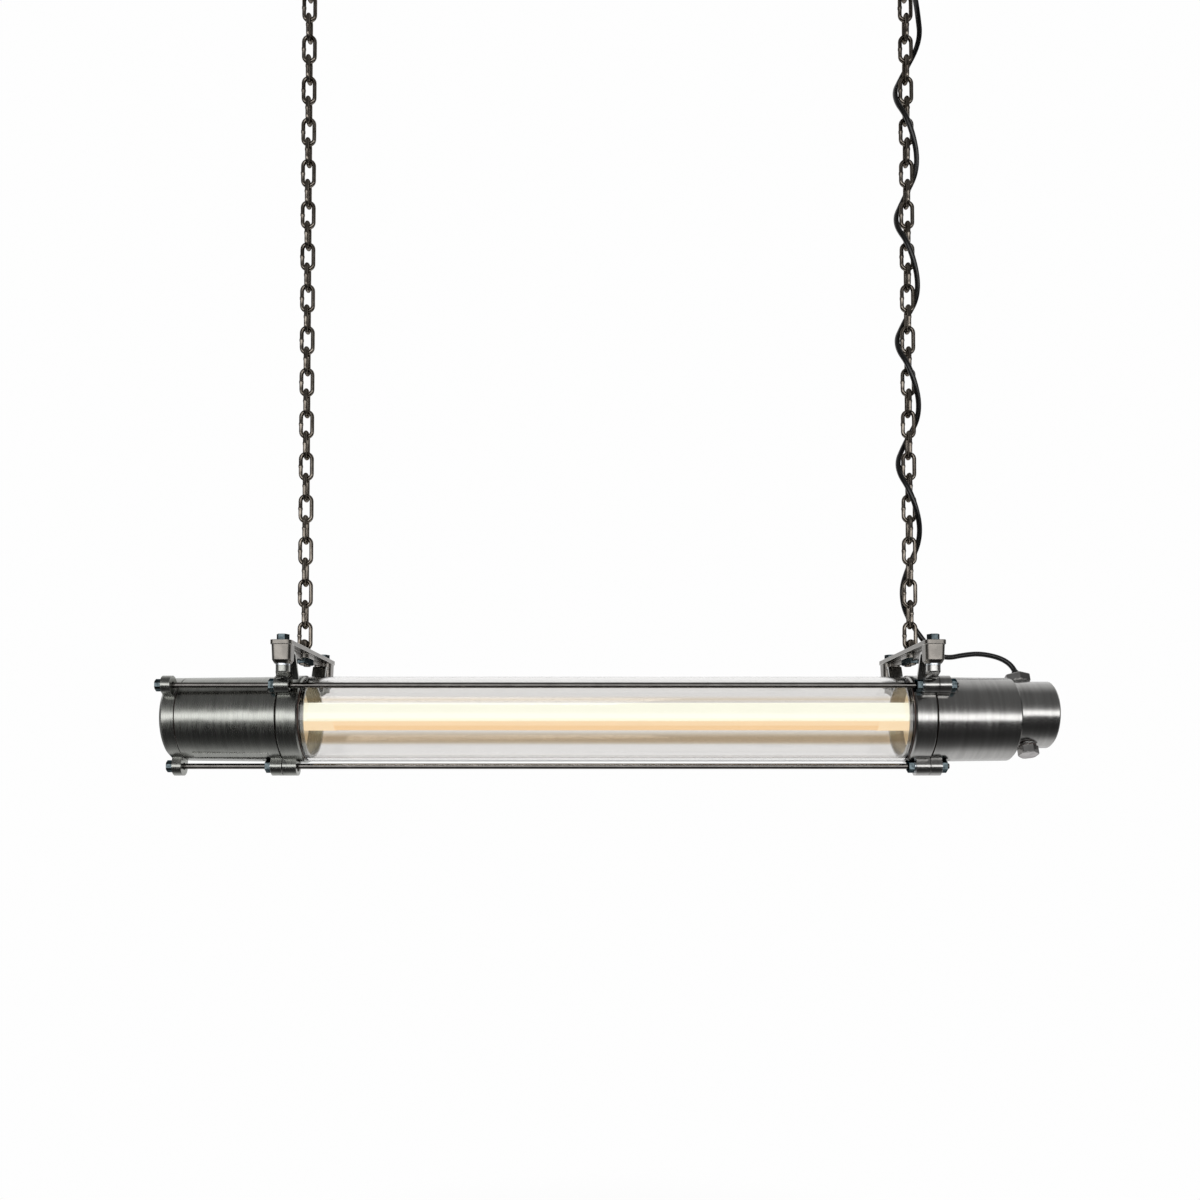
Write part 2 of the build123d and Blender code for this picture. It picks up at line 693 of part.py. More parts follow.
# Discs and lampholders that carry the light source
for name, joint, side in (("left", left_joint, -1), ("right", right_joint, 1)):
    back = joint - side * disc_setback
    front = back - side * disc_thickness
    disc = bar(front, back, bore_radius - running_gap)
    disc -= bar(front - side * over, back + side * over, disc_mouth_radius, 0, led_rise)
    for step in range(4):
        y, z = polar(45 + 90 * step, disc_hole_circle_radius)
        disc -= bar(front - side * over, back + side * over, disc_hole_radius, y, z)
    save(f"{name}_end_disc", disc)
    socket = bar(back, back + side * socket_depth, socket_radius, 0, led_rise)
    mouth_end = back + side * (rotor_thickness + pin_length)
    socket -= bar(back - side * over, mouth_end, rotor_radius + running_gap, 0, led_rise)
    save(f"{name}_lampholder", socket)

# Light source: a diffuser over an aluminium spine, whose caps have a saddle under
# the diffuser's ends, with pins that stand in the lampholders' rotors
led_place = lamp_place * Pos(0, 0, led_rise)
tube_left = led_left + led_cap_length
tube_right = led_right - led_cap_length
spine_left = tube_left + led_saddle_length
spine_right = tube_right - led_saddle_length
middle_x = (led_left + led_right) / 2
inner_radius = led_radius - 2 * led_wall
below = Pos(middle_x, 0, -led_split_drop - led_radius) * Box(led_length, 2 * led_radius, 2 * led_radius)
tube = pipe(tube_left, tube_right, led_radius, led_radius - led_wall)
save("led_diffuser", tube - below, led_place)
shelf = Box(spine_right - spine_left, 2 * inner_radius, led_wall)
shelf = Pos(middle_x, 0, -led_split_drop - led_wall / 2) * shelf
spine = bar(spine_left, spine_right, led_radius - led_wall / 4) & below
spine -= bar(led_left, led_right, inner_radius)
save("led_spine", spine + shelf, led_place)
caps = []
pins = []
rotors = []
for end, side in ((led_left, -1), (led_right, 1)):
    tube_end = end - side * led_cap_length
    saddle = bar(tube_end, tube_end - side * led_saddle_length, led_radius) & below
    caps.append(bar(end, tube_end, led_radius) + saddle)
    rotor_face = end + side * (led_end_gap + disc_thickness)
    rotor = bar(rotor_face, rotor_face + side * rotor_thickness, rotor_radius)
    for z in (-pin_half_spacing, pin_half_spacing):
        pins.append(bar(end, end + side * pin_length, pin_radius, 0, z))
        hole_end = rotor_face + side * (rotor_thickness + over)
        rotor -= bar(rotor_face - side * over, hole_end, pin_radius + nut_bore_gap, 0, z)
    rotors.append(rotor)
save("led_end_caps", group(caps), led_place)
save("led_pins", group(pins), led_place)
save("lampholder_rotors", group(rotors), led_place)

# Tie rods with their nuts and washers
rod_start = cover_lug_start - cap_nut_height / 2
rod_end = right_lug_face + washer_thickness + nut_height + rod_overrun
right_inner_face = right_joint - collar_lug_length
nut_bore_radius = rod_diameter / 2 + nut_bore_gap
rods = []
cap_nuts = []
nuts = []
rod_washers = []
for index, angle in enumerate(rod_angles):
    y, z = polar(angle, rod_circle_radius)
    rods.append(bar(rod_start, rod_end, rod_diameter / 2, y, z))
    blank = Pos(cover_lug_start, y, z) * Rot(0, -90, 0) * hexagon(nut_flats, cap_nut_height)
    blank &= bar(cover_lug_start, cover_lug_start - cap_nut_height, nut_flats / 2 + running_gap, y, z)
    cap_nuts.append(blank - bar(rod_start, cover_lug_end, nut_bore_radius, y, z))
    left_seat = left_joint if index == 0 else left_lug_face
    for seat, outward in ((left_seat, -1), (right_inner_face, -1), (right_lug_face, 1)):
        washer_end = seat + outward * washer_thickness
        rod_washers.append(pipe(seat, washer_end, washer_radius, nut_bore_radius, y, z))
        nut = Pos(washer_end, y, z) * Rot(0, outward * 90, 0) * hexagon(nut_flats, nut_height)
        bore = bar(seat, washer_end + outward * (nut_height + over), nut_bore_radius, y, z)
        nuts.append(nut - bore)
save("tie_rods", group(rods))
save("cap_nuts", group(cap_nuts))
save("rod_nuts", group(nuts))
save("rod_washers", group(rod_washers))

# Ceiling rose: base, cover and cord grip
rose_place = Pos(chain_x - rose_inset, -rose_setback, 0)
base = post(-rose_base_thickness, 0, rose_radius - rose_wall - running_gap)
for side in (-1, 1):
    base -= post(-rose_base_thickness - over, over, rose_hole_radius, side * rose_hole_spacing / 2)
save("rose_base", base, rose_place)
cup = post(-rose_height, 0, rose_radius)
cup = fillet(cup.edges().sort_by(Axis.Z)[0], rose_round)
cup -= post(-rose_height + rose_wall, over, rose_radius - rose_wall)
cup -= post(-rose_height - over, 0, grip_mouth_radius)
save("rose_cover", cup, rose_place)
grip = post(-rose_height - grip_height, -rose_height, grip_radius)
grip = chamfer(grip.edges().sort_by(Axis.Z)[0], edge_round)
grip += post(-rose_height, -rose_height + rose_wall, grip_mouth_radius - nut_bore_gap)
grip -= post(-rose_height - grip_height - over, over, cord_hole_radius)
save("rose_cord_grip", grip, rose_place)

# Cord: from the rose to the chain, wound round the chain, then on to the gland.
# Each point gives how far right of the chain and how far behind it the cord passes,
# and its height, from the ceiling for the top stretch and from the lamp's axis below.
top_route = [(-8, -70, -26), (-8, -70, -46), (-5, -52, -57), (-1, -33, -59), (3, -25, -62.5)]
wound_route = [(3, -25, 684.2), (7, -17, 680.7), (14, -3, 662.7), (0, 14.8, 639.5)]
wound_route += [(-13.4, 0, 610.7), (0, -12.4, 578.9), (13, 0, 540.4), (0, 13.4, 514.4)]
wound_route += [(-13.5, 0, 485.6), (0, -12.3, 455.8), (12.9, 0, 416), (0, 13.4, 392)]
wound_route += [(-13.3, 0, 365.4), (0, -13, 335.5), (13, 0, 298), (0, 13.5, 272)]
wound_route += [(-13.3, 0, 245), (0, -13.1, 214.3), (12.8, 0, 178), (0.9, 12.4, 147)]
wound_route += [(-6.6, 6.4, 125), (0.5, 14.2, 101), (13.7, 12, 82)]
tail_route = [(107.6, 13.4, 41.1), (107.6, 15.4, 46.7), (105.7, 17.4, 52.3), (101.7, 19.2, 57.3)]
tail_route += [(95.1, 20.7, 61.6), (85.5, 21.2, 64.6), (72, 19.6, 66.2), (56, 16.5, 64.2)]
tail_route += [(42, 13.9, 61.2), (31, 12.3, 63.2), (21, 10.78, 71.49), (13.7, 12, 82)]
save("cord_top", tube_along(top_route, "cord_top"), ceiling_place)
save("cord_wound", tube_along(wound_route, "cord_wound"))
save("cord_tail", tube_along(tail_route, "cord_tail"))
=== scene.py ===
# %% [markdown]
# A tubular pendant light hangs on two chains. This file dresses its exact CAD
# model for a picture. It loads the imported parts, gives each its finish, adds the
# small round forms that the CAD model leaves out, and sets the whole in a white
# studio.

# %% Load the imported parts
import json
import math

import bmesh
import bpy
from mathutils import Matrix, Vector


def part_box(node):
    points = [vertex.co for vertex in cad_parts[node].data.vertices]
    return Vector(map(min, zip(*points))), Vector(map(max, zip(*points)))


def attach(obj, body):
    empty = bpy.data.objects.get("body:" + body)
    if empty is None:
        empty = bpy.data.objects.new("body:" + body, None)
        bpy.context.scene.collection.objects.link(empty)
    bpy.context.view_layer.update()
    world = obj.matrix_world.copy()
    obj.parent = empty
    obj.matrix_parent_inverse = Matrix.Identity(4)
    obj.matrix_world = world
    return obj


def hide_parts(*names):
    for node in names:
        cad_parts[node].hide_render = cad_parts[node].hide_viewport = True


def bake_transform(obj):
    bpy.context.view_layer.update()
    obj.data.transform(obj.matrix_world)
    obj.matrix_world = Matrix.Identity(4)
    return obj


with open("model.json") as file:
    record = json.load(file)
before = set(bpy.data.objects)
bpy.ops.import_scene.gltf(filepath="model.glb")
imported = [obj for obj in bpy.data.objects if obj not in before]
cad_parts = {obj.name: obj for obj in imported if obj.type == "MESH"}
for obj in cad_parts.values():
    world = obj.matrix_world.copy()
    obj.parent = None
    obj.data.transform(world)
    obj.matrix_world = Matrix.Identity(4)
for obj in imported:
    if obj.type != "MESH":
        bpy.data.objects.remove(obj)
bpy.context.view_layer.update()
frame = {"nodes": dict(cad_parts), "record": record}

# %% [markdown]
# All sizes are in metres here, while a maker reads millimetres, so one value
# turns one into the other. The lamp's axis is found from the CAD boxes, and
# most later places are told from it.

# %% Shared sizes
MM = 0.001


def middle(node):
    """The centre of a part's box."""
    low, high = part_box(node)
    return (Vector(low) + Vector(high)) / 2


AXIS_Z = middle("glass_tube").z
CHAIN_X = middle("left_bracket").x * -1
print("lamp axis height", round(AXIS_Z, 4), "chain station", round(CHAIN_X, 4))

# %% [markdown]
# The camera stands a metre in front of the lamp and a little below it. It looks
# up by a degree and a half, and its frame is shifted up to take in the chains.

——

Exercise instructions – From the line containing "obj.parent = None" through the closing line of the material above, return every line exactly and omit all others.

Solution to this problem –
    obj.parent = None
    obj.data.transform(world)
    obj.matrix_world = Matrix.Identity(4)
for obj in imported:
    if obj.type != "MESH":
        bpy.data.objects.remove(obj)
bpy.context.view_layer.update()
frame = {"nodes": dict(cad_parts), "record": record}

# %% [markdown]
# All sizes are in metres here, while a maker reads millimetres, so one value
# turns one into the other. The lamp's axis is found from the CAD boxes, and
# most later places are told from it.

# %% Shared sizes
MM = 0.001


def middle(node):
    """The centre of a part's box."""
    low, high = part_box(node)
    return (Vector(low) + Vector(high)) / 2


AXIS_Z = middle("glass_tube").z
CHAIN_X = middle("left_bracket").x * -1
print("lamp axis height", round(AXIS_Z, 4), "chain station", round(CHAIN_X, 4))

# %% [markdown]
# The camera stands a metre in front of the lamp and a little below it. It looks
# up by a degree and a half, and its frame is shifted up to take in the chains.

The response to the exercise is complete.